The point of my little tale is this: My neighbor with the giant woodpile is thinking that the most secure source of wood is the store of it in his yard. But—to put it in systems language—that’s focusing on stocks over flows. We tend to do that in this culture. However, the real wood source is the woodlot in Lyn’s yard: the standing, growing trees, getting bigger each year, healthy and enlarging rather than rotting and getting punky on the ground.
Sure, it’s a good idea to keep two years of firewood on hard, which would be about three or four cords. But twenty cords? That’s a ten or fifteen year supply here. It’s a mammoth task to split and stack it all (only a fifth or so has been split in the last year, and who can blame them?); it should be covered or it will start to rot, and that’s a huge area to cover; and even with the best of care, by year five it will be breaking down and thus won’t heat as well.
Meanwhile, Lyn’s woodlot is cranking out fifteen cords of beautiful firewood every year. But we don’t tend to see flows as sources of abundance as easily as we see it in stocks—in piles of inert, stored, easily measured stuff. One reason for this is our culture’s focus on things rather than on processes, relationships, and dynamics. Another is that it’s easy to trust that by squirreling away a fat store of something in a safe place, we will be able to use it. But trusting that, say, some seeds freshly planted will truly feed you in a few months time, or that those trees will produce just as much wood next year as this—that takes a leap of faith. Especially in our culture, inculcated with scarcity and fear, we have more faith what we can see in front of us right now than in some gradual process that could, in our doubt-ridden imaginations, go awry at any moment. Those of you who have seen my pieces on humanity’s transition from foraging to agriculture know that I believe that hunter-gatherers were secure in the knowledge that the wild world would always provide sustenance of some kind—that nature could be trusted—while agricultural people have lost that, and are taught that only our own hard work and piling up a storable surplus can guarantee survival.
Fortunately, with the emergence in the last few decades of whole-systems studies and related fields such as permaculture and holistic management, we’re seeing that flows are the real key to abundance. It’s flow, dynamic and well-channeled, that keeps any system running. Yes, stocks and storages are an important part of any system, but any dynamic system, whether a garden, an ecosystem, a business, or a community, is kept healthy—is kept in existence at all—by the flows cycling within it, into it, and out of it. Lyn’s living woodlot—its increasing kilocalories of stored sunlight on the hoof—is the real source of abundance, not my neighbor’s slowly deteriorating pile.
I’ve seen what happens when people make the transition from a fear-based need to hoard to an abundance model of flow. Through the lens I so often look through, of horticulture versus agriculture (a culture of gardeners tending the wild’s diversity rather than farmers sweating in domesticated monocultures), early humanity’s two million years of trusting nature is a more powerful legacy than a mere ten-thousand years of control-freaks breaking nature to the plow, and I’m hoping we are returning to that.

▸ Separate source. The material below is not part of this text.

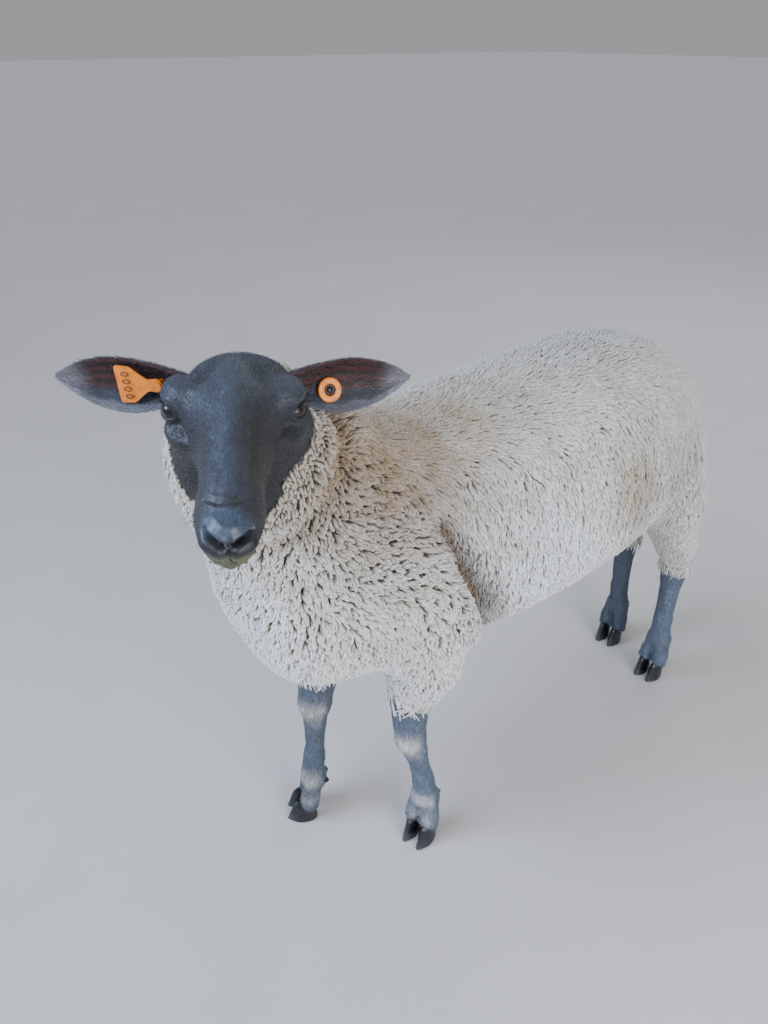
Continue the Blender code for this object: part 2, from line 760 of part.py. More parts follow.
def flag_panel(frame):
    """The flag's flat outline as a filled 2D curve, given its thickness."""
    low, high = FLAG_FACE
    outline = FLAG + [(x, -half) for x, half in FLAG[::-1]]
    curve = bpy.data.curves.new("flag", "CURVE")
    curve.dimensions = "2D"
    curve.fill_mode = "BOTH"
    curve.extrude = (high - low) / 2
    spline = curve.splines.new("POLY")
    spline.points.add(len(outline) - 1)
    for point, (x, y) in zip(spline.points, outline):
        point.co = (x, y, 0, 1)
    spline.use_cyclic_u = True
    drawn = bpy.data.objects.new("flag", curve)
    bpy.data.collections["guides"].objects.link(drawn)
    mesh = evaluated(drawn)
    bpy.data.objects.remove(drawn)
    mesh.transform(frame @ Matrix.Translation((0, 0, (low + high) / 2)))
    return welded(mesh, 0.00001)


def tag_pin(frame, backing, top):
    """The back of a tag: a disc behind the ear and the pin through it."""
    pin = drum(frame, PIN, BACKING[0] + 0.0004, top, 10)
    return boolean(drum(frame, backing, *BACKING), pin, "UNION")


def make_tags(finish):
    """The flag in the right ear and the button in the left, each with its pinned back."""
    flag = tag_frame(-1, *FLAG_AT)
    boss_back = FLAG_FACE[0] - 0.0012
    boss = drum(flag, BOSS, boss_back, FLAG_FACE[1] + 0.0018)
    panel = boolean(flag_panel(flag), boss, "UNION")
    add_part("tag_flag_panel", panel, finish)
    add_part("tag_flag_pin", tag_pin(flag, FLAG_BACKING, boss_back - GAP), finish)
    button = tag_frame(1, *BUTTON_AT)
    face = drum(button, BUTTON, *BUTTON_FACE, 24)
    well = drum(button, BUTTON_WELL, BUTTON_FACE[1] - 0.0014, BUTTON_FACE[1] + 0.01)
    add_part("tag_round_face", boolean(face, well, "DIFFERENCE"), finish)
    add_part("tag_round_pin", tag_pin(button, BUTTON_BACKING, BUTTON_FACE[0] - GAP), finish)


def tag_hole(side):
    frame = tag_frame(side, *(BUTTON_AT if side > 0 else FLAG_AT))
    return drum(frame, HOLE, -0.02, 0.02, 12)


def main():
    for old in list(bpy.data.objects):
        bpy.data.objects.remove(old)
    collection("sheep")
    collection("guides")
    add_guide("midline", None).location.x = MIDLINE_X
    finishes = {
        "wool": material("wool", WOOL, 0.95),
        "face": material("face_hair", FACE, 0.6),
        "leg": material("leg_hair", LEG, 0.7),
        "eye": material("eye", EYE, 0.1),
        "horn": material("horn", HORN, 0.5),
        "tag": material("tag_plastic", TAG, 0.4),
    }
    flesh = make_flesh(finishes)
    make_tail(flesh, finishes["wool"])
    make_feet(flesh, finishes["horn"])
    for side, which in ((1, "left"), (-1, "right")):
        add_part("eye_" + which, eyeball(side), finishes["eye"])
        make_ear(side, which, flesh, finishes["face"])
    make_tags(finishes["tag"])


main()
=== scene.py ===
import math

import bmesh
import bpy
import numpy as np
from mathutils import Matrix, Vector
from mathutils.bvhtree import BVHTree
from mathutils.kdtree import KDTree


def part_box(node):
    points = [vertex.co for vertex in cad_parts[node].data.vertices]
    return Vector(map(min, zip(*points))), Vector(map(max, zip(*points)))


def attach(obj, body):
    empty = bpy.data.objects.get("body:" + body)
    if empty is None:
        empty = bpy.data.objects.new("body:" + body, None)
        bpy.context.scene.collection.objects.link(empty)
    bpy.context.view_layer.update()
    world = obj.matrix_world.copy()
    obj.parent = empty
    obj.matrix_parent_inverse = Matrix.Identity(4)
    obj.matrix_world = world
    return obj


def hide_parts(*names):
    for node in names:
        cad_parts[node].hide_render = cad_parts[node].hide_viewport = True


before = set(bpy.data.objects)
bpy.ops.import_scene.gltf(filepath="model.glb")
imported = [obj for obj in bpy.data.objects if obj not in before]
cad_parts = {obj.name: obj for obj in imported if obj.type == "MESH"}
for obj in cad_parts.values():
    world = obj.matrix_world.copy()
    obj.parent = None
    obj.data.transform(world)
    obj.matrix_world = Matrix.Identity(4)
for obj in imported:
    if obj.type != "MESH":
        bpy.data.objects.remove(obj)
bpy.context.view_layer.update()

# ---------------------------------------------------------------- skin
# The hide of the whole animal in one piece, from the nose to the tail. It starts as the solids
# of the flesh welded together, is cut finer where it is bare, and is drawn in by the depth of
# the coat. Folds, lids, nostrils and mouth are then pressed into the head.
BODY = "root"
BARE = ("head", "fore_shank", "hind_shank")  # nodes in short hair; the others are in wool
FLESH = ("trunk", "neck", "tail", "fore_leg", "hind_leg") + BARE
SEAM = 0.0004  # the solids are grown by this, to close the thin cuts between them
WOOL_DEPTH, LEG_WOOL, TAIL_WOOL = 0.012, 0.010, 0.008
HAIR_DEPTH = 0.0012
COARSE = 0.0062  # spacing of the hide's mesh under the wool

# The head's frame: X to its left, -Y to the muzzle, Z up, from a point between the eyes
HEAD_TURN = [(61, "Z"), (-3.5, "X"), (3, "Y")]
EYE_AT = Vector((0.0525, -0.006, 0.006))


def middle(node):
    low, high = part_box(node)
    return (Vector(low) + Vector(high)) / 2


HEAD = Matrix()
for degrees, axis in HEAD_TURN:
    HEAD = HEAD @ Matrix.Rotation(math.radians(degrees), 4, axis)
between = (middle("eye_left") + middle("eye_right")) / 2
HEAD = Matrix.Translation(between) @ HEAD @ Matrix.Translation((0, -EYE_AT.y, -EYE_AT.z))


def turned(matrix, points):
    """Every point carried by a 4 by 4 matrix."""
    matrix = np.array(matrix)
    return points @ matrix[:3, :3].T + matrix[:3, 3]


def in_head(points, mirrored=True):
    """Points in the head's frame, the right half folded onto the left."""
    local = turned(HEAD.inverted(), points)
    if mirrored:
        local[:, 0] = np.abs(local[:, 0])
    return local


def unit(vectors):
    return vectors / np.maximum(np.linalg.norm(vectors, axis=-1, keepdims=True), 1e-9)


def smooth(low, high, value):
    """0 below low, 1 above high, and a soft step between them: 3t^2 - 2t^3."""
    t = np.clip((value - low) / (high - low), 0, 1)
    return t * t * (3 - 2 * t)


def read(collection, name, width, kind=np.float32):
    flat = np.empty(len(collection) * width, kind)
    collection.foreach_get(name, flat)
    return flat.reshape(-1, width) if width > 1 else flat


def points_of(mesh):
    return read(mesh.vertices, "co", 3).astype(float)


def mesh_from(name, points, faces):
    """A mesh of points and faces that all have as many corners."""
    mesh = bpy.data.meshes.new(name)
    mesh.vertices.add(len(points))
    mesh.vertices.foreach_set("co", points.astype(np.float32).ravel())
    mesh.loops.add(faces.size)
    mesh.loops.foreach_set("vertex_index", faces.astype(np.int32).ravel())
    mesh.polygons.add(len(faces))
    starts = np.arange(0, faces.size, faces.shape[1], dtype=np.int32)
    mesh.polygons.foreach_set("loop_start", starts)
    mesh.update(calc_edges=True)
    return mesh


def solid_of(node):
    """A node's corners and triangles, with its loose triangles welded at their corners."""
    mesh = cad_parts[node].data
    points = points_of(mesh)
    corners = read(mesh.loops, "vertex_index", 1, np.int32)
    _, first, back = np.unique(
        np.round(points, 6), axis=0, return_index=True, return_inverse=True
    )
    return points[first], back.ravel()[corners].reshape(-1, 3)


def merged(nodes, grow=0.0):
    """Several nodes as one array of points and one of triangles, and each triangle's node."""
    points, faces, owner = [], [], []
    for number, node in enumerate(nodes):
        corners, triangles = solid_of(node)
        if grow:
            loose = mesh_from("loose", corners, triangles)
            corners = corners + read(loose.vertex_normals, "vector", 3) * grow
            bpy.data.meshes.remove(loose)
        faces.append(triangles + sum(map(len, points)))
        points.append(corners)
        owner += [number] * len(triangles)
    return np.concatenate(points), np.concatenate(faces), np.array(owner)


def tree_of(points, faces):
    return BVHTree.FromPolygons(points.tolist(), faces.tolist())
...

An encouraging example of this is the evolution of the prepper movement, a subset of the survivalists who have made full readiness for socio-economic collapse a major part of their lives. The term “prepper” arose in the 1990s and the steady drumbeat of accumulating acute and chronic crises of 9/11; climate change; energy descent; Hurricanes Katrina, Sandy, and other natural disasters; the financial collapse of 2008, and the feeble official responses to most of these, have driven prepper numbers to new highs.
But many preppers are moving away from the “build a bunker and fill it with freeze-dried food and ammo” mentality. I’ve had some rollicking conversations about this with the lively Jack Spirko, moderator of The Survival Podcast, probably the most popular prepper website. Jack began his journey in classic survivalist mode—bunker, ammo, and all. Then he was introduced to permaculture, and a series of lightbulbs turned on. The constant flow from an exuberant garden, he realized, was better long-term insurance than barrels in a basement, and less likely to attract or be understood by those potential “apocalypse zombie” raiders. A community of like-minded men and women working together on food- and resource-yielding projects could produce much more than one man’s garden, and a large, cohesive group of tool-using (and, yes, given Jack’s world, some of them gun-toting) people would be a far less tempting target than a lone guy in a bunker full of food. And lots more fun. The preppers are moving from a mindset of stocks to one of flows.
We need both stocks and flows. But our culture has focused largely on stocks, and when we do focus on flows we often go too far the other way, creating non-resilient systems that have been stripped of their buffers in the interest of economics, such as just-in-time production and so-called “lean businesses.” Stocks do have their role, especially as buffers, but it’s the flows that keep a system running.
So, sure, build up appropriate stocks where needed. But be aware that it’s flows that generate those stocks, and where flows are healthy, your piles of squirreled-away stuff can be a lot smaller. Nourish those flows. That way, we can move away from fear-based hoarding to a flow-based abundance model—the one that nature uses.